Where to Stay in Townsend
The Townsend River Breeze Inn doesn’t look like much on the outside, but on the inside, you’ll find recently updated rooms with modern furnishings. The swimming pool is surrounded by a chain link fence, but on the plus side, you can admire the mountains while floating in the water. The motel has King Rooms with a sleeper sofa and Double Rooms with two queen beds.
The Highland Manor Inn is a wonderfully nostalgic place to spend a few nights in Townsend. The motel is located in an old building, but the furnishings and bedding are relatively new and in good condition. They have a fantastic outdoor swimming pool, and the lounge is a great place to hang out. They have a Standard Room with two queen beds, Deluxe Queen and Deluxe King Rooms, and a King Room with a private balcony.

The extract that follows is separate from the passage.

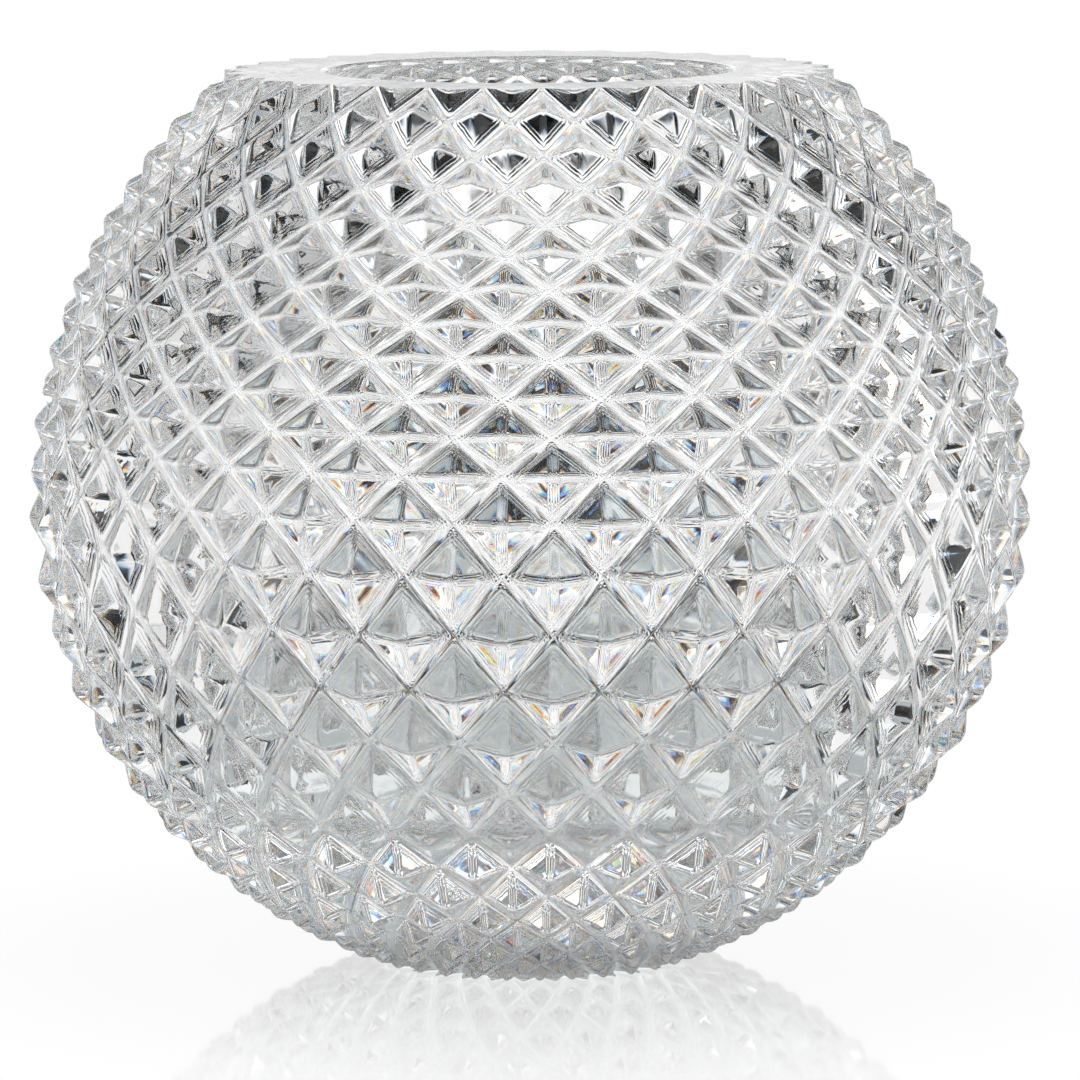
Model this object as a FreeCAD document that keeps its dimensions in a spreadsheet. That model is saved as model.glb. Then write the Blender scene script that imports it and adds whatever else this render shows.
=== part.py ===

The Best Western is the budget-friendly go-to in Townsend. The hotel has King Rooms and Queen Rooms with two queen beds. With an outdoor swimming pool and moderately nice free breakfast, it’s a great place if all you’re looking for is a bed and shower.
The Tremont Lodge and Resort is located in an older building, but after the property changed hands in 2017, the new owners have been updating the furnishings. The free breakfast in the morning leaves a lot to be desired, but otherwise, this is a comfortable place to spend the night and enjoy the outdoor swimming pool. The hotel has King Rooms, Queen Rooms with two queen beds, and a pet-friendly Family Suite with two queen beds and a sleeper sofa.
The premiere overnight destination in Townsend is the Dancing Bear Lodge. The lodge features rustic mountain decor, rooms with wood-burning fireplaces and full kitchens, and outdoor recreation in the 36-acre property. The lodge features rooms in the villa and cabins with one or two bedrooms, and some of them are pet friendly!
My favorite place to stay in Townsend is the Little Arrow Outdoor Resort. It’s located literally at the national park’s edge, so it’s only about twenty minutes from Cades Cove. There is definitely something you’ll want with a nice campground, glamping tents, tiny homes, and cabins.